How the calculator above works
This calculator uses a straightforward planning formula:
- Determine the baseline lighting power allowance by multiplying floor area by the selected watts-per-square-foot benchmark.
- Compare proposed connected lighting load to the allowance.
- Estimate annual lighting energy from watts multiplied by hours per day and days per year.
- Apply a controls reduction percentage to simulate occupancy sensors, scheduling, daylight dimming, or similar runtime improvements.
- Apply a small climate interaction factor to represent the higher cooling significance of lighting in hotter California zones.
- Convert adjusted annual kWh into an estimated annual utility cost using the entered electric rate.
That means the output gives you a compliance margin in watts and percent, plus an annual energy and cost estimate that is useful for owner conversations. It is especially helpful when comparing fixture packages or deciding whether advanced controls are worth the added design effort.
Key inputs that drive Title 24 results
Several inputs have an outsized impact on CA Title 24 calculations:
- Floor area: The larger the area, the more important every tenth of a watt per square foot becomes.
- Space type: Different occupancies can have different lighting allowances and control needs.
- Connected load: Over-lighting a space is a common early design mistake.
- Operating schedule: Energy cost is strongly influenced by actual hours of use.
- Climate zone: California’s 16 climate zones affect code assumptions and thermal performance expectations.
- Controls: Daylight harvesting, occupancy sensors, dimming, and scheduling can materially reduce annual energy use.
Because California spans coastal, valley, desert, and mountain climates, the climate zone is not a minor detail. It directly affects how designers think about solar gain, cooling load, and envelope performance.
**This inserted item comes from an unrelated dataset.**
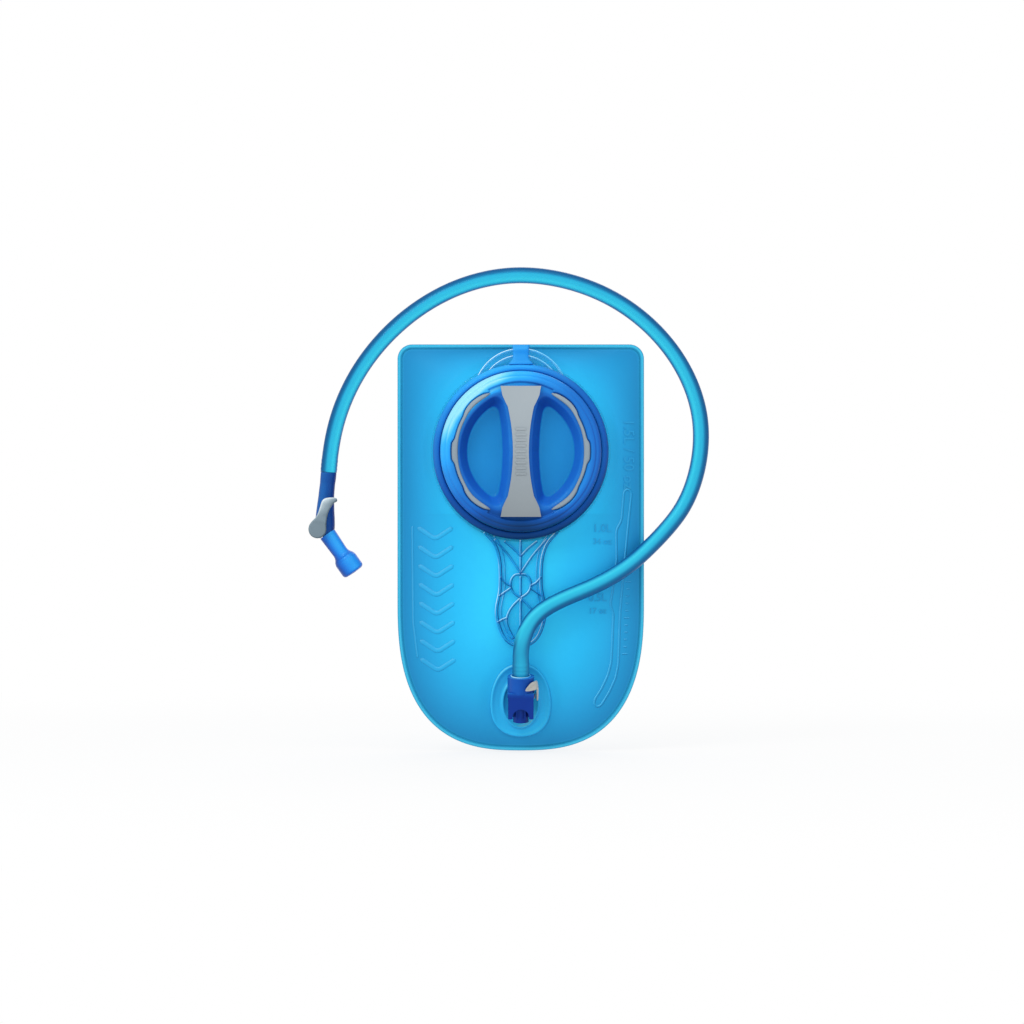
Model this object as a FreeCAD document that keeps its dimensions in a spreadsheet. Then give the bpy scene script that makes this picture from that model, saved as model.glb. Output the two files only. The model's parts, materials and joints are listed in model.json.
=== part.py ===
import FreeCAD, Part
import Sketcher
import math
import os

# Hydration bladder: a soft film reservoir with a big screw-cap filler port, a clear
# ribbed handle, a quick-release outlet, a drink tube and a bite valve with a shut-off.
# Frame: the reservoir hangs, +Z runs from the outlet end to the cap end, +X is to the
# right of a person facing the cap and -Y points out of the cap.  The origin is where
# the cap axis meets the flat back of the reservoir.
# Most pieces are drawn in a face frame (x, y = height, z = depth out of the back) and
# turned into the shared frame by a quarter turn about X.

vec = FreeCAD.Vector
doc = FreeCAD.newDocument("hydration_bladder")
sheet = doc.addObject("Spreadsheet::Sheet", "Dimensions")
sheet.Label = "Dimensions"
aliases = []
nodes = []


class Size(float):
    """A length that carries the spreadsheet formula it came from."""

    def __new__(cls, value, formula):
        size = float.__new__(cls, value)
        size.formula = formula
        return size

    def __add__(self, other):
        return combine(float(self) + float(other), self, "+", other)

    def __radd__(self, other):
        return combine(float(other) + float(self), other, "+", self)

    def __sub__(self, other):
        return combine(float(self) - float(other), self, "-", other)

    def __rsub__(self, other):
        return combine(float(other) - float(self), other, "-", self)

    def __mul__(self, other):
        return combine(float(self) * float(other), self, "*", other)

    def __neg__(self):
        return Size(-float(self), f"(-({self.formula}))")


def formula_of(value):
    return value.formula if isinstance(value, Size) else "%.9g" % value


def combine(value, left, sign, right):
    return Size(value, f"({formula_of(left)} {sign} {formula_of(right)})")


def dim(alias, value, note):
    """Add a spreadsheet row and return its value as a Size."""
    aliases.append(alias)
    row = len(aliases)
    sheet.set(f"A{row}", alias)
    sheet.set(f"B{row}", str(value))
    sheet.set(f"C{row}", note)
    sheet.setAlias(f"B{row}", alias)
    return Size(value, f"Dimensions.{alias}")


# ---- driving dimensions, millimetres --------------------------------------------
bag_half = dim("bag_half_width", 80.3, "half width of the reservoir")
bag_top = dim("bag_top", 70.3, "top edge above the cap axis")
bag_mid = dim("bag_lower_start", 96.1, "where the rounded lower end starts, below the cap axis")
bag_low = dim("bag_lower_length", 98.15, "length of the rounded lower end")
bag_corner = dim("bag_corner", 9.5, "top corner radius")
bag_round = dim("bag_roundness", 2.68, "superellipse power of the lower end")
weld = dim("weld_width", 3.0, "edge weld width")
rim = dim("rim_depth", 14.0, "edge weld plane above the back")
swell = dim("front_swell", 15.4, "front film rise above the weld plane")
film = dim("film_thickness", 0.5, "film thickness")
port_deck = dim("port_deck", 29.95, "film level around the port")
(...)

A strategy that performs well near the coast may not be the most effective option in the Central Valley or desert regions.
| Comparison metric | California | United States average | Relevance to Title 24 |
|---|---|---|---|
| Average commercial electricity price in 2023 | About 20.27 cents/kWh | About 12.56 cents/kWh | Higher energy prices increase the value of efficient lighting and HVAC design. |
| Average residential electricity price in 2023 | About 30.22 cents/kWh | About 16.00 cents/kWh | Efficiency and electrification decisions can have a stronger cost impact in California. |
Those price comparisons, based on U.S. Energy Information Administration data, help explain why careful energy calculations are so important in California. When electricity costs are above the national average, every avoided kilowatt-hour matters more. Projects that narrowly miss compliance often also leave meaningful money on the table over the life of the building.
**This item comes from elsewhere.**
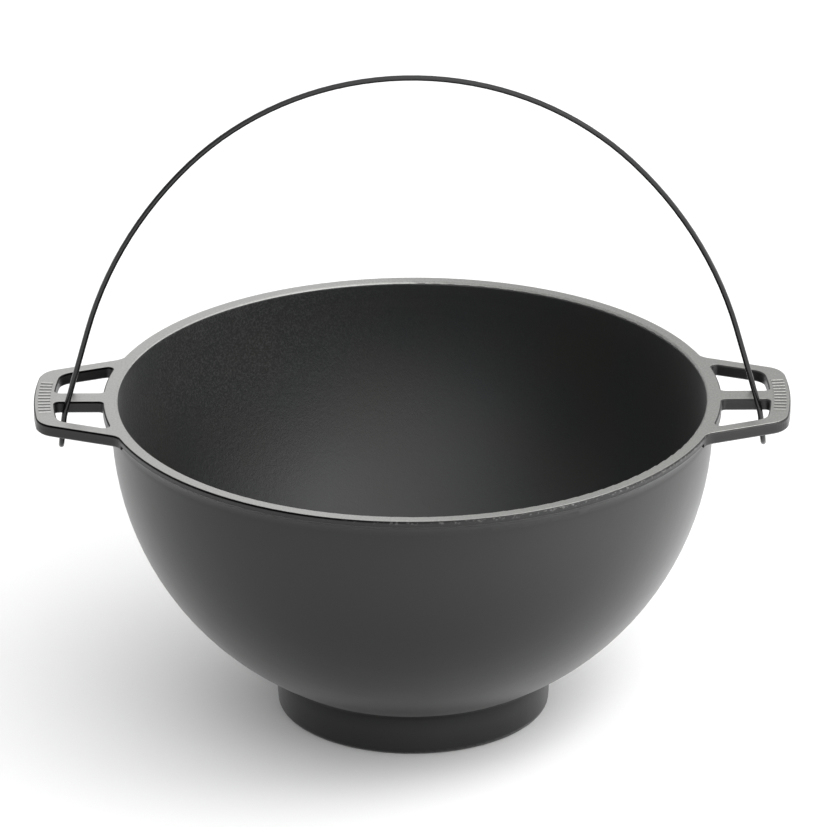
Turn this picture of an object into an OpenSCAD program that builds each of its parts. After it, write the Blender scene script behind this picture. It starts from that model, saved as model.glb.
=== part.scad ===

Common mistakes in CA Title 24 calculations
Even experienced teams can run into avoidable issues. The most common ones include:
- Using the wrong code cycle. California updates standards regularly, so a form or assumption from a prior cycle can create compliance problems.
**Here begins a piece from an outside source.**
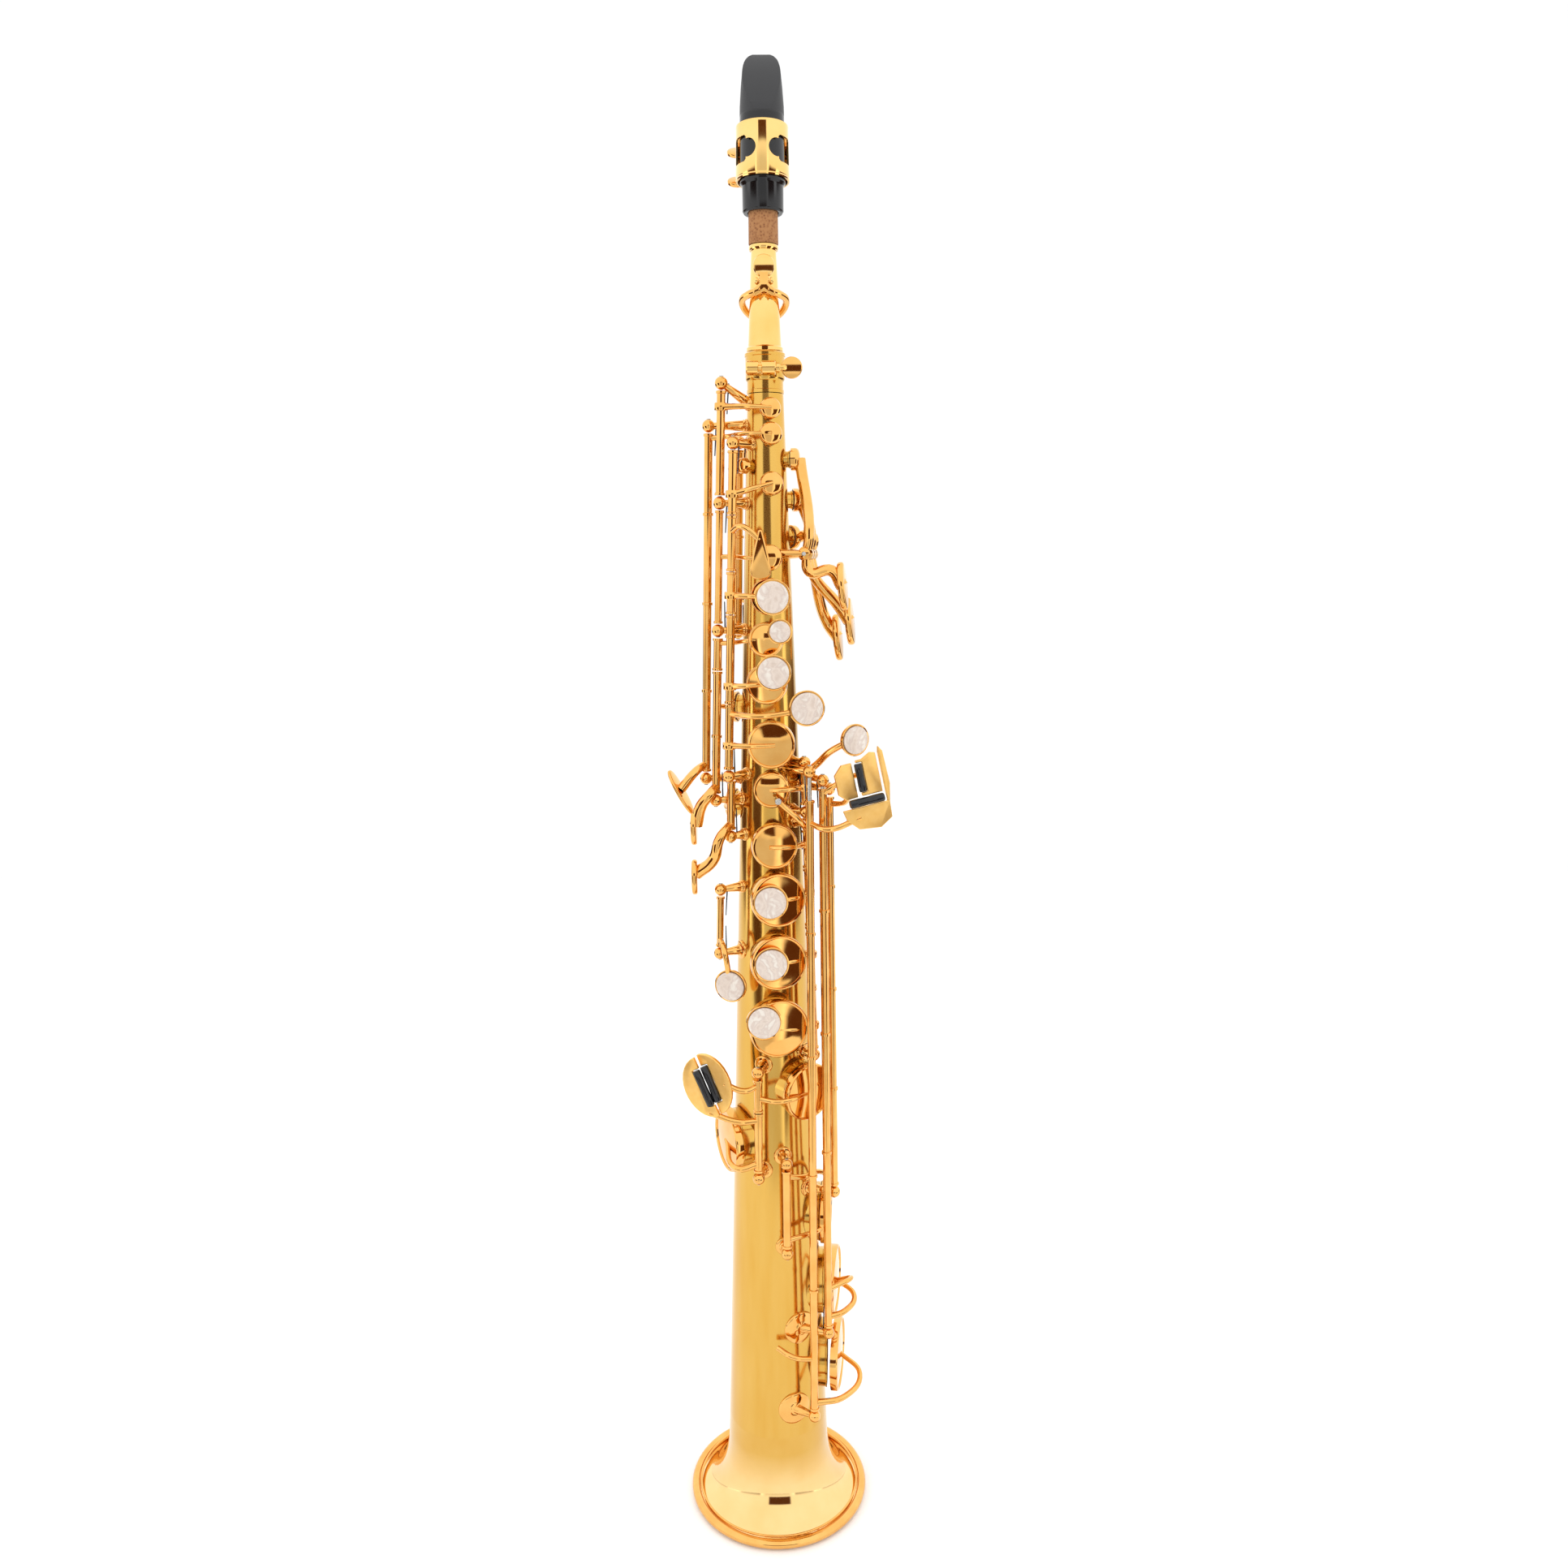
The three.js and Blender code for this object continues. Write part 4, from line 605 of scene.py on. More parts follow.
def key(name, line, z1, z0, parts, hole=None, pearl=None, r=1.9, collars=(), cup_from=None, past=0):
    """One key. pearl is (x, y, z, radius, angle, stem), cup_from the height where a plain cup arm starts."""
    made = [hinge(line, z1, z0, r, collars)]
    if cup_from:
        made += cup_arm(line, cup_from, holes[hole], past)
    for part in parts:
        made += part if isinstance(part, list) else [part]
    if hole:
        made += cup(holes[hole])
    if pearl:
        x, y, z, pr, angle, stem = pearl
        at, out = Vector((x, y, z)), around(0, angle, 1)
        made.append(turned(key_brass, [
            (0, -2.6 - stem), (2.2, -2.6 - stem), (1.9, -2.9), (pr * 0.5, -2.6), (pr + 0.55, -2.1),
            (pr + 0.98, -1.3), (pr + 0.98, -0.15), (pr + 0.7, 0.05), (pr + 0.3, -0.1), (pr + 0.3, -0.8),
            (0, -0.8)], at, out, 48))
    piece = settle(made, name + "_lacquered", name, "lacquered_keys", name)
    if name in stands_open:
        opened(piece, name)
    if pearl:
        shell = name.rsplit("_", 1)[0] + "_pearl"
        disc = turned(mother_of_pearl, [
            (0, -0.5), (pr, -0.5), (pr, 0.55), (pr - 0.25, 0.85), (pr - 0.8, 1.02), (0, 1.08)], at, out, 48)
        disc = settle([disc], shell + "_disc", name, "pearl", shell)
        if name in stands_open:
            opened(disc, name)
    return piece


def mm(*v):
    """A point or a direction, in millimetres."""
    return Vector(v)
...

- Choosing the wrong climate zone. This can affect envelope and performance modeling assumptions.
- Ignoring mandatory controls. A design can appear efficient on paper but still fail if required controls are missing.
- Overstating control savings. Savings assumptions should be realistic and tied to actual control sequences.
- Confusing fixture wattage with connected load. Drivers, controls, and selected operating modes matter.
- Waiting too long. If Title 24 calculations begin after design development, correcting noncompliance can become expensive.
How professionals use Title 24 calculations in real projects
Architects use them to understand façade tradeoffs, glazing percentages, and insulation upgrades. Electrical engineers use them to manage lighting power density, controls, and branch circuit planning. Mechanical engineers use them to evaluate equipment efficiency, ventilation, economizer requirements, and energy recovery opportunities. Owners and developers use them to balance first cost and operating cost. Plan reviewers use them to verify that the proposed building meets current code. Commissioning agents and acceptance test technicians use the calculations and forms as a roadmap for verifying the systems installed in the field.
On tenant improvement projects, the focus may be heavily weighted toward lighting and controls. On ground-up projects, the calculations usually become more integrated and performance-oriented. In either case, a good workflow starts early. Preliminary calculations during schematic design can prevent a situation where the project team must later reduce fixture counts, redesign glazing, or swap mechanical equipment under schedule pressure.
Best practices for improving compliance margins
- Use high-efficacy fixtures and verify actual delivered watts, not just catalog marketing language.
- Layer controls from the beginning, including scheduling, occupancy sensing, and daylight response where applicable.
- Coordinate lighting layouts with ceiling plans and daylight zones early to avoid rework.
- Avoid oversizing equipment; efficient right-sized systems often perform better both in code analysis and operation.
- Review climate-zone-specific strategies rather than applying one template statewide.
- Document assumptions clearly so that plan check comments can be answered quickly.
Authoritative resources for further research
If you need official code language, forms, or technical references, start with these sources:
- California Energy Commission Building Energy Efficiency Standards
- California Energy Commission Title 24 standards information
- U.S. Energy Information Administration electricity data by state
Final takeaway
CA Title 24 calculations are best understood as a decision-making framework, not just a permit requirement. They quantify how design choices influence energy use, code compliance, comfort, and operating cost. For lighting-focused projects, simple calculations around watts per square foot, annual runtime, and controls can reveal substantial opportunities before the formal compliance process begins. For larger or more complex buildings, integrated modeling across envelope, HVAC, lighting, and controls becomes essential.
The calculator on this page is designed to help you move quickly from concept to insight. If your proposed connected load is under the allowance and your annual energy profile looks reasonable, you are starting from a stronger position. If it is over the allowance, you have an early warning that fixture selection, zoning, controls, or schedule assumptions need attention. Either way, early analysis usually saves time, money, and redesign effort. That is the practical value of good Title 24 calculations.